Treat it as a fast first pass, not the final word. The detection is based on patterns, so it can miss an unusual date format or flag a number that is not what you think it is. Everything it finds is for you to verify against the actual contract before you rely on it.
How it works
- Add the contract PDF you want to review.
- The tool reads the text and looks for names, dates, monetary amounts, and similar key details.
- It lists what it found, grouped so you can scan the parties, dates, and figures quickly.
- Check each detected item against the contract itself, since the detection is a best guess.
- Use the confirmed details to fill a schedule, a receipt, or your own records.
Your privacy
The contract is scanned entirely in your browser — the file and the details found in it never leave your device.
Nothing is uploaded to a FinSafe server, so the names and amounts in your agreement stay private.
Your documents are never used to train AI models.
Common use cases
- Pull the parties, amount, and due date out of a loan agreement for a quick review.
- Collect the figures you need to build a repayment schedule.
- Double-check that the names and amounts in a contract match what you agreed.
- Gather the key details before writing a payment receipt or reminder.
- Skim the important terms of an agreement someone sent you before reading it in full.
- Spot-check a long contract for the dates and amounts that matter most.
Limitations
- Detection is heuristic — it recognises common patterns and can miss or misread unusual formats, so every result needs your check.

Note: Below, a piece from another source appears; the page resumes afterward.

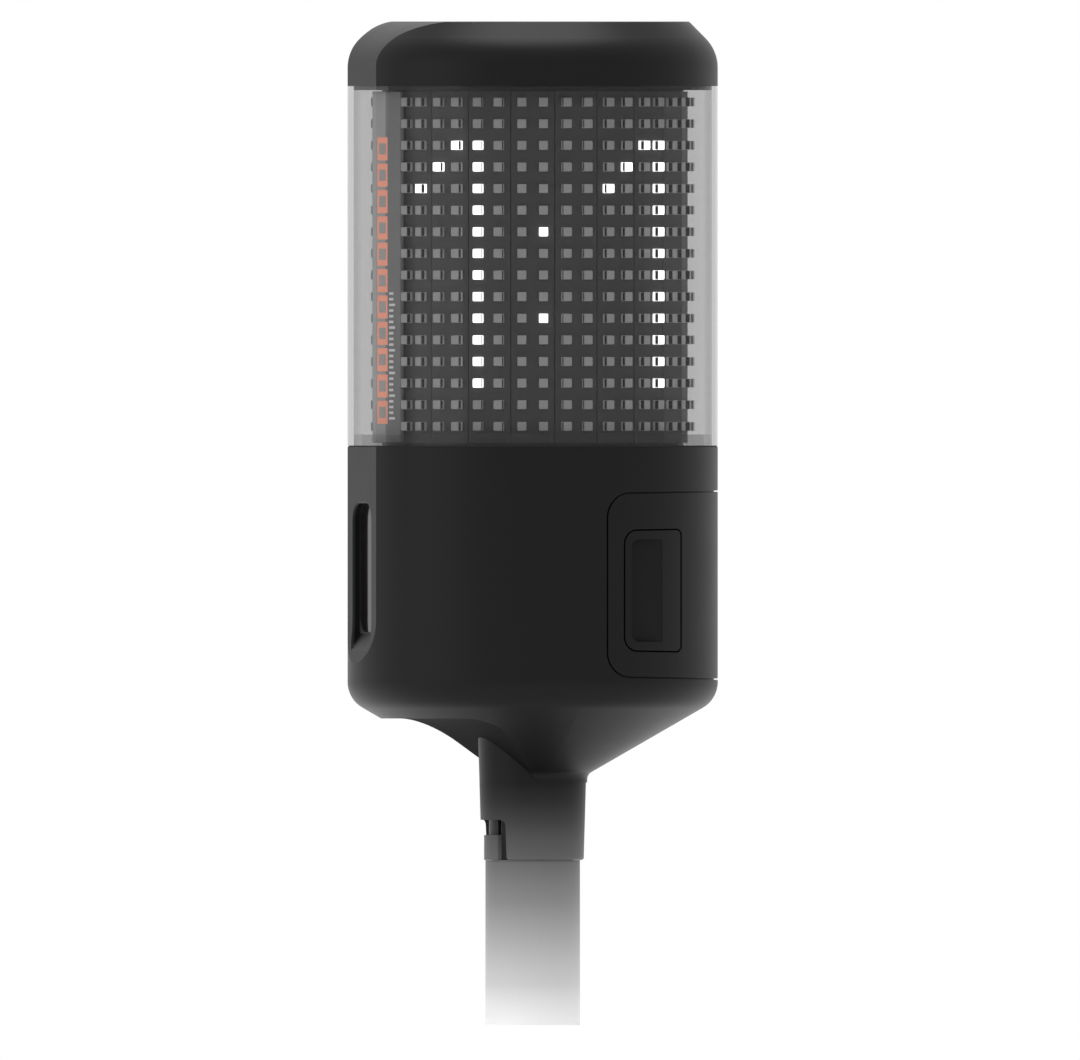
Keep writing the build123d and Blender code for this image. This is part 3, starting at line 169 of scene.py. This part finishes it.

- Only selectable text can be scanned; scanned or photographed contracts need OCR first, which this tool does not do.
- It identifies where details appear but does not judge whether the terms are complete, fair, or lawful.
- Ambiguous figures, like a reference number that looks like an amount, may be picked up by mistake.
Frequently asked questions
How accurate is the detection?
It is a helpful first pass, not a guarantee. The tool recognises common patterns for names, dates, and amounts, but unusual wording or formatting can trip it up. Always check each item against the contract before you rely on it.
What details does it look for?
Mainly the parties' names, dates, and monetary amounts — the terms people most often need to review in a loan or repayment agreement. It highlights where they appear so you can confirm them quickly.
Can it read a scanned agreement?
No. It only reads selectable text, so a scan or photo has to be run through OCR first, which this tool does not yet offer. Use a PDF that was created digitally for now.
Why did it miss or misread a value?
Detection relies on patterns, so an unusual date style or an amount written in words can slip past, and a reference number might be mistaken for a figure. That is exactly why the results are for you to verify.
Are the extracted details sent anywhere?
No. The whole scan runs in your browser on your own device. Neither the contract nor the details it contains are uploaded to a server.
Can I trust these details for a payment schedule?
Use them as a starting point and confirm each one against the contract first. Once verified, they are a convenient way to fill a schedule or receipt without retyping everything.